▶ **WORK TO BE COMPLETED**
Return, unaltered, every line from the beginning of the material below up to and including the one with "return [a[0] for a in route_frame([s])]".

▶ **PROVIDED DATA**
-- START --
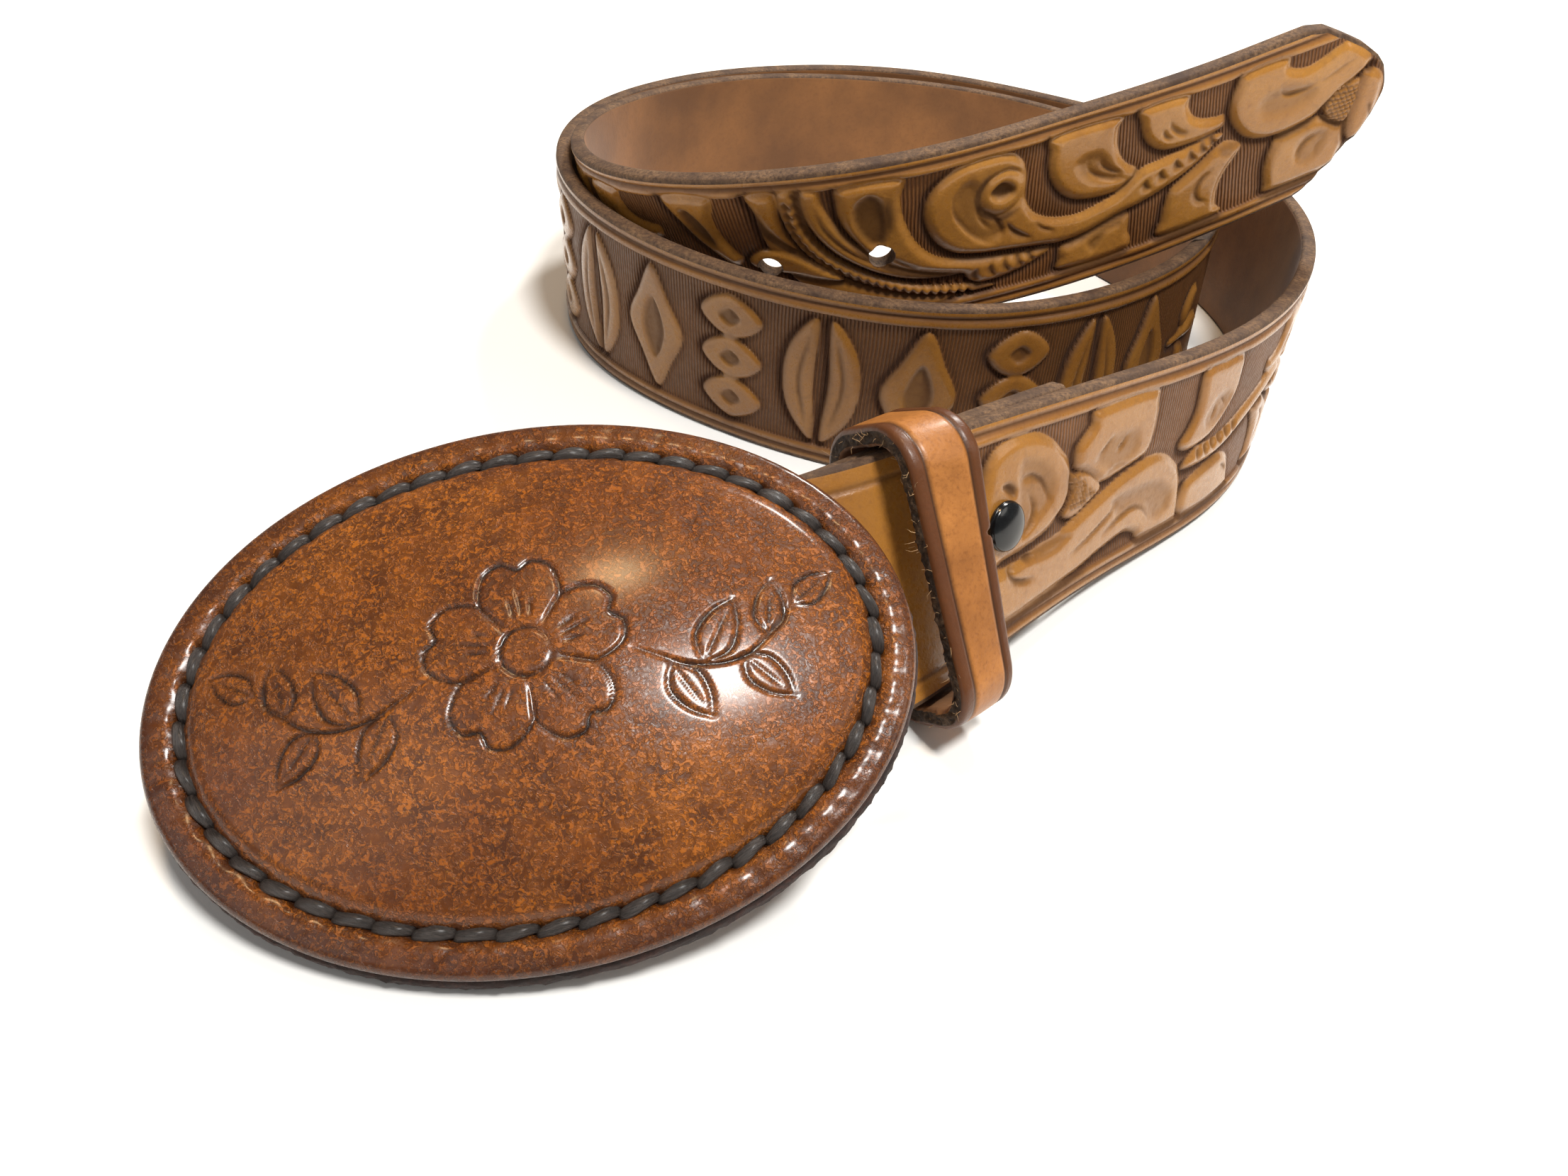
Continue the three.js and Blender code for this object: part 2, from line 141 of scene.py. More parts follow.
def frame_at(s):
    """Origin, along, out and up at one distance."""
    return [a[0] for a in route_frame([s])]


def belt_frame(s):
    """Origin, out and up of the outer face at each distance, round the fold and back too."""
    s = np.asarray(s, float)
    origin, _, out, up = route_frame(np.minimum(s, ROUTE_LENGTH))
    past = s - ROUTE_LENGTH
    end_origin, end_along, end_out, _ = frame_at(ROUTE_LENGTH)
    bar = end_origin - end_out * (THICK + INNER_BEND)
    bend = (past > 0) & (past < BEND_LENGTH)
    angle = (past[bend] / BEND_LENGTH * math.pi)[:, None]
    turned = end_out * np.cos(angle) + end_along * np.sin(angle)
    origin[bend] = bar + turned * (INNER_BEND + THICK)
    out[bend] = turned
    back = past >= BEND_LENGTH
    if back.any():
        way = past[back] - BEND_LENGTH
        gap = FOLD_GAP + (2 * INNER_BEND - FOLD_GAP) * (1 - smooth(way / FOLD_WEDGE))
        o, _, n, u = route_frame(ROUTE_LENGTH - way)
        origin[back] = o - n * (2 * THICK + gap)[:, None]
        out[back], up[back] = -n, u
    return origin, out, up


# Meshes

def add_object(name, data):
    obj = bpy.data.objects.new(name, data)
    bpy.context.scene.collection.objects.link(obj)
    return obj


def piece(name, points, faces, materials, face_material=None, layers=None, sharp=None):
    """New object from points in millimetres, with one value a point for each named layer."""
    mesh = bpy.data.meshes.new(name)
    points = np.asarray(points, float) * MM
    mesh.from_pydata(points.tolist(), [], faces.tolist() if isinstance(faces, np.ndarray) else faces)
    for layer, values in (layers or {}).items():
        values = np.asarray(values, np.float32)
        kind, key = ("FLOAT", "value") if values.ndim == 1 else ("FLOAT_VECTOR", "vector")
        mesh.attributes.new(layer, kind, "POINT").data.foreach_set(key, values.ravel())
    for material in materials:
        mesh.materials.append(material)
    if face_material is not None:
        mesh.polygons.foreach_set("material_index", np.asarray(face_material, np.int32))
    mesh.shade_smooth()
    if sharp is not None:
        edges = np.empty(len(mesh.edges) * 2, np.int32)
        mesh.edges.foreach_get("vertices", edges)
        hard = sharp[edges.reshape(-1, 2)].all(axis=1)
        mesh.attributes.new("sharp_edge", "BOOLEAN", "EDGE").data.foreach_set("value", hard)
    mesh.update()
    obj = add_object(name, mesh)
    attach(obj, "root")
    return obj


def ring_faces(rings, count, closed=False):
    """Quads between rings of points that each have the same count."""
    last = rings if closed else rings - 1
    a = (np.arange(last)[:, None] * count + np.arange(count)[None]).ravel()
    b = (np.arange(last)[:, None] * count + (np.arange(count)[None] + 1) % count).ravel()
    total = rings * count
    return np.column_stack([a, b, (b + count) % total, (a + count) % total])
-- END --
▶ **OUTPUT OF THE EXERCISE**
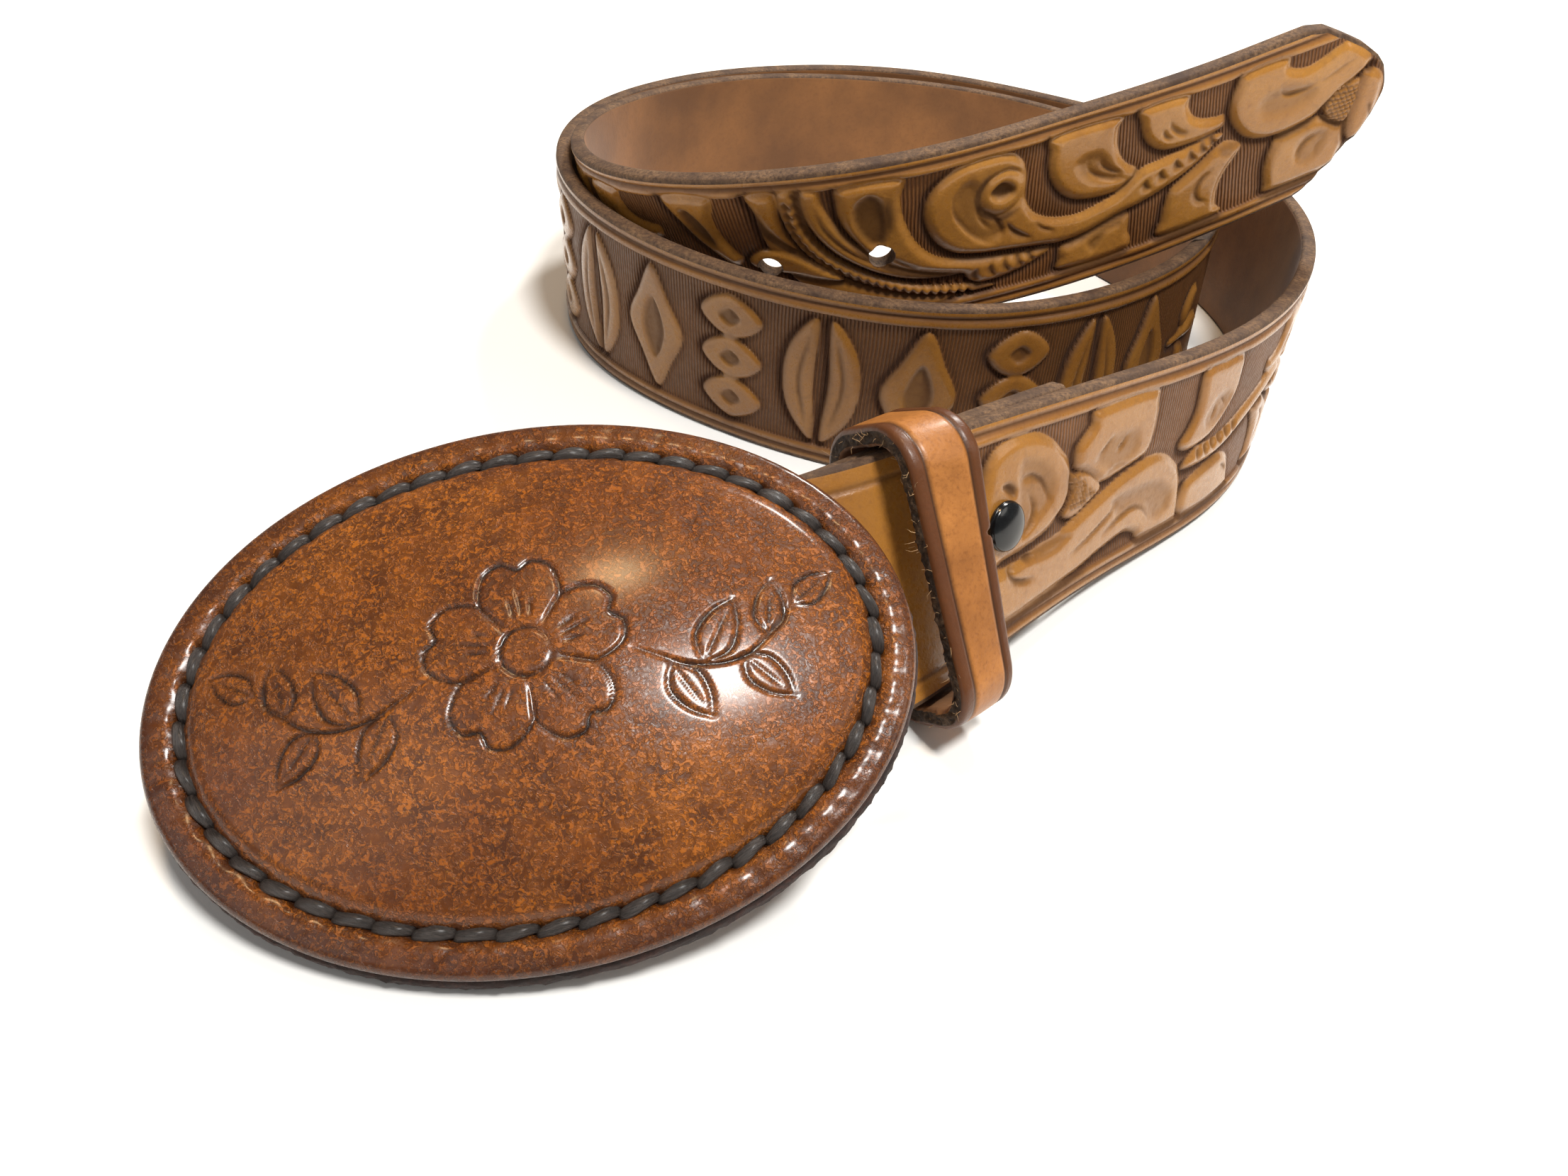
Continue the three.js and Blender code for this object: part 2, from line 141 of scene.py. More parts follow.
def frame_at(s):
    """Origin, along, out and up at one distance."""
    return [a[0] for a in route_frame([s])]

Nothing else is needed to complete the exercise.